Doctoral Dissertation Research in DRMS: What Motivates Apartment Owners to Invest in Structural Mitigation for Earthquakes? The Relative Roles of Risk Perceptions, Social Influence
University Of California-Berkeley, Berkeley CA
Investigators
Abstract
This research documents the beliefs and behavior of apartment building owners in Berkeley, California regarding the potential earthquake vulnerabilities of their properties. In doing so, the researcher capitalizes on observed variation in responses to a 2005 local ordinance that imposed new requirements on owners of a particularly hazardous and socially-important building type known as "soft-story" construction. Approximately 60 semi-structured interviews of Berkeley soft-story owners, including some owners that retrofit their buildings prior to the law and thus were exempt from it, will be conducted. Subjects will also complete a written questionnaire containing demographic, personality, and risk perception items. These qualitative and psychometric data will be combined with administrative information from compliance records, engineering reports, and building permit applications to comprehensively explore how this population frames their decisions about seismic safety and to assess commonalities and distinctions among multi-unit residential property owners who have implemented different degrees of structural mitigation.
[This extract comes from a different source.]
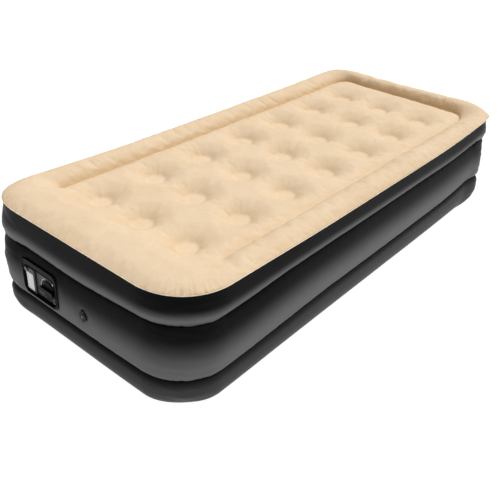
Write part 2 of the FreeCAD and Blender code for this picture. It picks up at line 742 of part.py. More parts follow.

A second objective of the study is to look for indications of the mechanisms through which the recent law may have influenced owner thoughts, intentions, and behaviors about mitigation. The goal is to illuminate how social influences interact with individual differences in the formation and change of risk perceptions and risk adjustment behaviors in the target population and, specifically, to test the hypothesis that personality, social perceptions, past experiences, and demographic traits will correlate more with mitigation intentions and behavior than either risk perceptions or project cost-effectiveness. The broader impact of the research is its contribution to the development of targeted, more effective risk communication approaches, policy designs, or incentives for motivating earthquake preparedness behaviors among similarly situated building owners.